## [Prompt]
Restate word for word the lines beginning at the one that contains "scupper_plug_right();" and ending at the one that contains "import mathutils"; include both and nothing else.

## [Material]

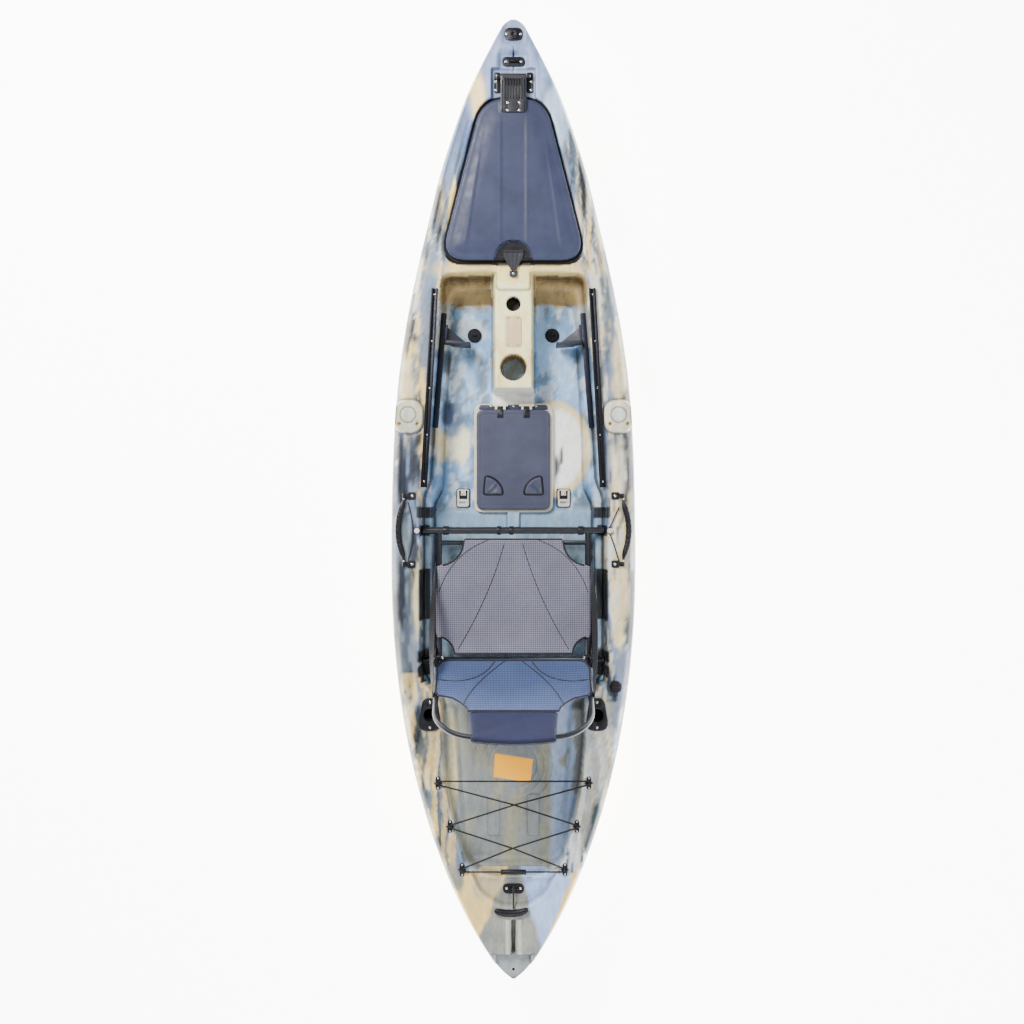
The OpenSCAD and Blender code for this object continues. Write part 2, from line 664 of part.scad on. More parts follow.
module deck_screws() {
    color("silver") {
        pair() along(rail_a, rail_b, deck_height) for (y = rail_screws) translate([0, y, 0]) screw(3, 4);
        pair() for (y = [-44, 44]) translate([rod_x, rod_y + y, 0]) screw(deck_height + 6);
        pair() for (y = handle_y) translate([352, y, 0]) screw(deck_height + 4);
        pair() translate([181, 30, 0]) screw(floor_z + 4);
        pair() for (l = loops, y = [-17, 17]) translate([l.x, l.y + y, l.z + 3]) {
            cylinder(h = 2, r = 3.6);
            translate([0, 0, -12]) cylinder(h = 12, r = 1.9);
        }
        for (x = [-76, 0, 76]) translate([x, -24, 0]) screw(frame_z);
        translate([0, 790, 0]) screw(312.3);
        for (x = [-24, 24]) translate([x, stern_eye.y, 0]) screw(stern_eye.z + 4);
        for (x = [-26.5, 26.5]) translate([x, 1508, 0]) screw(367);
        for (x = [-24, 24]) translate([x, 1598, 0]) screw(382);
        on_hatch() pair() for (y = [580, 608]) translate([61, y, 0]) screw(5);
    }
}

// ---------- seat ----------
cross_r = 12;
tube_wall = 1.6;
pan_tilt = atan((seat_front.y - seat_rear.y) / (seat_front.x - seat_rear.x));

module seat_tubes(inset) {
    pair() rod([seat_half, seat_front.x, seat_front.y], [seat_half, seat_rear.x, seat_rear.y],
        seat_tube_r - inset);
    translate([-316, seat_front.x, seat_front.y]) rotate([0, 90, 0]) cylinder(h = 632, r = cross_r - inset);
    translate([-316, seat_rear.x, seat_rear.y]) rotate([0, 90, 0]) cylinder(h = 632, r = 11 - inset);
}

module seat_frame() {
    color("dimgray") difference() {
        union() {
            seat_tubes(0);
            translate([-seat_half, -144, 224]) rotate([0, 90, 0]) cylinder(h = 2 * seat_half, r = 8);
        }
        seat_tubes(tube_wall);
        translate([-330, seat_front.x, seat_front.y]) rotate([0, 90, 0])
            cylinder(h = 660, r = cross_r - tube_wall);
        translate([-330, seat_rear.x, seat_rear.y]) rotate([0, 90, 0]) cylinder(h = 660, r = 11 - tube_wall);
    }
}

module seat_tube_caps() {
    color("black") pair() for (c = [[seat_front, cross_r], [seat_rear, 11]])
        translate([316, c[0].x, c[0].y]) rotate([0, 90, 0]) {
            cylinder(h = 4, r = c[1]);
            translate([0, 0, -14]) cylinder(h = 15, r = c[1] - tube_wall);
        }
}

module seat_brackets() {
    color("black") {
        pair() difference() {
            translate([272, 0, 0]) rotate([90, 0, 90]) linear_extrude(height = 5)
                polygon(soft([[-585, 200], [-500, 203], [-512, 238], [-536, 248], [-562, 248], [-585, 225]], 8));
            translate([262, back_pin.x, back_pin.y]) rotate([0, 90, 0]) cylinder(h = 30, r = 4);
            translate([seat_half - 20, seat_rear.x, seat_rear.y]) rotate([0, 90, 0])
                cylinder(h = 50, r = 11);
        }
        for (x = [-247, -58, -14, 227]) translate([x, seat_front.x, seat_front.y]) rotate([0, 90, 0])
            difference() {
                cylinder(h = x < -100 || x > 100 ? 20 : 14, r = 15.5);
                translate([0, 0, -1]) cylinder(h = 30, r = cross_r);
            }
    }
}

module seat_pivot_bolts() {
    color("silver") pair() translate([251, back_pin.x, back_pin.y]) rotate([0, 90, 0]) {
        cylinder(h = 26, r = 4);
        translate([0, 0, 26]) cylinder(h = 4, r = 7.5);
        translate([0, 0, -4]) cylinder(h = 4, r = 7.5);
    }
}

module seat_mesh() {
    color("gray") translate([0, -129, seat_front.y + 9.4]) rotate([pan_tilt, 0, 0])
        prism(soft([[232, -404], [273, -352], [273, -96], [190, 0], [-190, 0], [-273, -96],
            [-273, -352], [-232, -404]], [14, 20, 30, 30, 30, 30, 20, 14]), 0, 4);
}

module recline_strap_right() {
    top = [back_pin.x - 236 * sin(back_lean), back_pin.y + 236 * cos(back_lean)];
    low = [-215, 221];
    side = 12 * unit([-(top.y - low.y), top.x - low.x]);
    color("black") translate([273, 0, 0]) rotate([90, 0, 90]) linear_extrude(height = 2)
        polygon([low + side, low - side, top - side, top + side]);
}

module recline_strap_left() { mirror([1, 0, 0]) recline_strap_right(); }

// bent tube of the seat back, with its two quarter bends
module back_tube() {
    top = back_length - 14;
    pair() {
        translate([seat_half, 0, 9]) cylinder(h = top - back_bend - 9, r = 9);
        translate([seat_half - back_bend, 0, top - back_bend]) rotate([90, 0, 0])
            rotate_extrude(angle = 90) translate([back_bend, 0]) circle(9);
    }
    translate([back_bend - seat_half, 0, top]) rotate([0, 90, 0])
        cylinder(h = 2 * (seat_half - back_bend), r = 9);
}

module back_frame() {
    color("dimgray") on_back() difference() {
        union() {
            back_tube();
            pair() translate([seat_half - 9, 0, 0]) rotate([0, 90, 0]) cylinder(h = 18, r = 11);
        }
        pair() translate([seat_half - 20, 0, 0]) rotate([0, 90, 0]) cylinder(h = 40, r = 4 + run);
    }
}

module back_fabric() {
    color("slategray") on_back() rotate([90, 0, 0]) translate([0, 0, -13.4]) linear_extrude(height = 4)
        polygon(soft([[228, 38], [266, 90], [266, 238], [146, 330], [-146, 330], [-266, 238],
            [-266, 90], [-228, 38]], [20, 20, 24, 10, 10, 24, 20, 20]));
}

module back_top_panel() {
    color("darkslategray") on_back() difference() {
        rotate([90, 0, 0]) translate([0, 0, -13.4]) linear_extrude(height = 26.8)
            polygon(soft([[146, 331], [138, back_length], [-138, back_length], [-146, 331]],
                [8, 20, 20, 8]));
        back_tube();
    }
}

module strap_buckles() {
    color("black") on_back() pair() translate([271.5, -12, 214]) cube([1.2, 24, 26]);
}

hull();
bow_gasket();
bow_hinge_brackets();
bow_hinge_pin();
nose_fitting();
bow_padeye();
insert_plate();
brass_inserts();
centre_hatch_frame();
centre_hatch_gasket();
centre_hinge_pin();
accessory_rails();
foot_brace_tracks();
rod_holders();
strap_anchors();
pad_inserts();
handle_anchors();
handle_pins();
paddle_cord_right();
paddle_cord_left();
paddle_buttons();
deck_loops();
tank_bungee();
bungee_connector();
stern_padeye();
drain_housing();
latch_tail();
hull_label();
deck_screws();
bow_lid();
bow_hinge_leaf();
bow_lid_screws();
latch_strap();
centre_lid();
centre_lid_knuckles();
centre_latch_left();
centre_latch_right();
pedal_left();
pedal_right();
scupper_plug_left();
scupper_plug_right();
seat_frame();
seat_tube_caps();
seat_brackets();
seat_pivot_bolts();
seat_mesh();
recline_strap_left();
recline_strap_right();
back_frame();
back_fabric();
back_top_panel();
strap_buckles();
handle_left();
handle_right();
stern_toggle();
toggle_cord();
drain_plug();
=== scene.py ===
"""Looks of a sit-on-top fishing kayak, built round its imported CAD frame.

Lengths are in millimetres in the frame's axes: +X starboard, +Y bow, +Z up. Meshes are made in metres.
"""

import json
import math

import bmesh
import bpy
import numpy as np
from mathutils import Matrix, Vector
from mathutils.bvhtree import BVHTree
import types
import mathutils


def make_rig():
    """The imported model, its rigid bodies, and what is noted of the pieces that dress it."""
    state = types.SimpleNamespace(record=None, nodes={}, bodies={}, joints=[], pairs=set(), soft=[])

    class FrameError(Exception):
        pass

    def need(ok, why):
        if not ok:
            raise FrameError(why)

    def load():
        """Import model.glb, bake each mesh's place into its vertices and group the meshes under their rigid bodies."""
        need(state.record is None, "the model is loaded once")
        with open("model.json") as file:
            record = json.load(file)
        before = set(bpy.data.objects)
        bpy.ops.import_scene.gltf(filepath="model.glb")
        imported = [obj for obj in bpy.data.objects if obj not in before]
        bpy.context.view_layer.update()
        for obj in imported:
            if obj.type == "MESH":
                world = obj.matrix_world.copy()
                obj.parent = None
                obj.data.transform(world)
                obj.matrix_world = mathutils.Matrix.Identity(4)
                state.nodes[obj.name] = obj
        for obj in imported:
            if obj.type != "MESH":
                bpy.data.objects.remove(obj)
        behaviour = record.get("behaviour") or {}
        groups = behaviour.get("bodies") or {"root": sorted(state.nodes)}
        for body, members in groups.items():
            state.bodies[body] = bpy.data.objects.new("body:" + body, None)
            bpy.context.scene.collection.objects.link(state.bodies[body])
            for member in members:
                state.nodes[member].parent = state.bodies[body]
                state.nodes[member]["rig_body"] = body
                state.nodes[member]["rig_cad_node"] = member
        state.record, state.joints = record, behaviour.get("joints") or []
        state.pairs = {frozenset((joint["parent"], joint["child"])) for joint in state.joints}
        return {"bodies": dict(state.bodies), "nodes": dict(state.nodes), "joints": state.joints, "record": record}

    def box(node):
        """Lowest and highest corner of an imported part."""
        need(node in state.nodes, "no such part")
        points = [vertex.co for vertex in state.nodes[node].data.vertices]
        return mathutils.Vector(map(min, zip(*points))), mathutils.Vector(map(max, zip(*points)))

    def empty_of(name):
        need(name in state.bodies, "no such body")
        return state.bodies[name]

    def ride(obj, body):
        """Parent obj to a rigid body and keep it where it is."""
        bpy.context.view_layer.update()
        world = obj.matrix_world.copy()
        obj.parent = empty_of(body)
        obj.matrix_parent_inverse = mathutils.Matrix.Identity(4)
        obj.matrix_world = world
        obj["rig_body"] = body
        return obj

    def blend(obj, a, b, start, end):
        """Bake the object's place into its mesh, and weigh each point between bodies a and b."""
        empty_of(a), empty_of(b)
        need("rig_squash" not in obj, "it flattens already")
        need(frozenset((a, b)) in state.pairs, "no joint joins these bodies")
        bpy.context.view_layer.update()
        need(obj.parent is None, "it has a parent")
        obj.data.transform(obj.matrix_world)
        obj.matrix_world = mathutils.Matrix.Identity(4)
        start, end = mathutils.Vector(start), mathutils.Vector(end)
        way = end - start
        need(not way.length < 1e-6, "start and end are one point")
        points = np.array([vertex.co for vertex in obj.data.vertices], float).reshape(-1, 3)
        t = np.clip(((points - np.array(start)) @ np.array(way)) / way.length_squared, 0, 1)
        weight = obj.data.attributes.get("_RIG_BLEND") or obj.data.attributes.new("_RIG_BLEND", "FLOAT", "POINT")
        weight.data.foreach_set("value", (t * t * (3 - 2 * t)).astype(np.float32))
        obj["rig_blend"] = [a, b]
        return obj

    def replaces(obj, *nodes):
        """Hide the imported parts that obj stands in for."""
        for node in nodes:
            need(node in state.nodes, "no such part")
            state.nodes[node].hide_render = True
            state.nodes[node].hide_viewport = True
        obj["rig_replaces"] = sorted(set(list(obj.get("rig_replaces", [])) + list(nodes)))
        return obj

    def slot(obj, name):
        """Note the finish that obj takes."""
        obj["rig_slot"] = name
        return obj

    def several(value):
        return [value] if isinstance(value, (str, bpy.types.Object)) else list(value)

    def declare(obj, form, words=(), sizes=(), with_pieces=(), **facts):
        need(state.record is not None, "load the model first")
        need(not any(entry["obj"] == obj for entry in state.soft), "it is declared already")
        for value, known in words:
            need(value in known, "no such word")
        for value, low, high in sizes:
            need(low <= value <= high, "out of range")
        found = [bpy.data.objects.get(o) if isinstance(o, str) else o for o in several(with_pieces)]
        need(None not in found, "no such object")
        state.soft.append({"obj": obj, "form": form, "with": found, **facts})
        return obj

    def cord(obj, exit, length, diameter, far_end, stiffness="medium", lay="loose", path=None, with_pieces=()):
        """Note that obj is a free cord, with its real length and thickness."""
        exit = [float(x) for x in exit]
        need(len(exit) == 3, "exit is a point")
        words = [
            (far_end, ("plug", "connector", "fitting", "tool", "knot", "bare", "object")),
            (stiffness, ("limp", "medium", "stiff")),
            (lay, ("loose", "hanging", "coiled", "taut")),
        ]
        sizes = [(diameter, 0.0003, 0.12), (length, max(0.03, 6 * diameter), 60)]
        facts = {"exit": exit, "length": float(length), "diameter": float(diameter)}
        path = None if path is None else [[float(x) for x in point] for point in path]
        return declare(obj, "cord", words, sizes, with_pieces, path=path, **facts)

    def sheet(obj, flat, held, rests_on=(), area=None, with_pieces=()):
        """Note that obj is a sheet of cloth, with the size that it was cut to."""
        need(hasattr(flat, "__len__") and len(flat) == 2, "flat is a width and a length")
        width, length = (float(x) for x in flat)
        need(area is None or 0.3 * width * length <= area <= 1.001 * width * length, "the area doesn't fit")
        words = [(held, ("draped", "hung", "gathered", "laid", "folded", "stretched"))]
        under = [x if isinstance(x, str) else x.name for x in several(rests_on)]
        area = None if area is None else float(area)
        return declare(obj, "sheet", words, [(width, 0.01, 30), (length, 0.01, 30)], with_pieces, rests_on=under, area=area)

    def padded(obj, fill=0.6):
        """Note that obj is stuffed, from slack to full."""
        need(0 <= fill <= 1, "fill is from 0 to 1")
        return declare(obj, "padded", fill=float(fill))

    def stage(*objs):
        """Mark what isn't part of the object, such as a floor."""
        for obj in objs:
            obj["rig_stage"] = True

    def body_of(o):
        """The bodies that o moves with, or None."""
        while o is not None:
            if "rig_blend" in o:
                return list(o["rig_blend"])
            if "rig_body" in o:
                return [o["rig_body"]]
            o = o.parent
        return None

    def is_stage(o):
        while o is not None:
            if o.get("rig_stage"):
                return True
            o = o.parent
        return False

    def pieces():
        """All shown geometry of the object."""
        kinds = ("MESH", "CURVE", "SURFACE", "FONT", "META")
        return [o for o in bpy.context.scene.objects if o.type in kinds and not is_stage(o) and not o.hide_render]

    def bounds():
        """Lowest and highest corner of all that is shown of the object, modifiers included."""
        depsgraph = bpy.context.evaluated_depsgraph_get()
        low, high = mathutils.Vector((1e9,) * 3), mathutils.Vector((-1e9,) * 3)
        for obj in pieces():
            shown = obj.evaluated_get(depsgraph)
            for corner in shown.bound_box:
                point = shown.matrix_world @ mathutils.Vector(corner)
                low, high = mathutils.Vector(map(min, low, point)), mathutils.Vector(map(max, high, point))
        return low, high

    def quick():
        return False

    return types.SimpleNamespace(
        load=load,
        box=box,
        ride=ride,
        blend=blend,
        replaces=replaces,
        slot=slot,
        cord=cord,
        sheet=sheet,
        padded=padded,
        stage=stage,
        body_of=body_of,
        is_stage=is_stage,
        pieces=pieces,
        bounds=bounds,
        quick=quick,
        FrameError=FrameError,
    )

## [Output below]
scupper_plug_right();
seat_frame();
seat_tube_caps();
seat_brackets();
seat_pivot_bolts();
seat_mesh();
recline_strap_left();
recline_strap_right();
back_frame();
back_fabric();
back_top_panel();
strap_buckles();
handle_left();
handle_right();
stern_toggle();
toggle_cord();
drain_plug();
=== scene.py ===
"""Looks of a sit-on-top fishing kayak, built round its imported CAD frame.

Lengths are in millimetres in the frame's axes: +X starboard, +Y bow, +Z up. Meshes are made in metres.
"""

import json
import math

import bmesh
import bpy
import numpy as np
from mathutils import Matrix, Vector
from mathutils.bvhtree import BVHTree
import types
import mathutils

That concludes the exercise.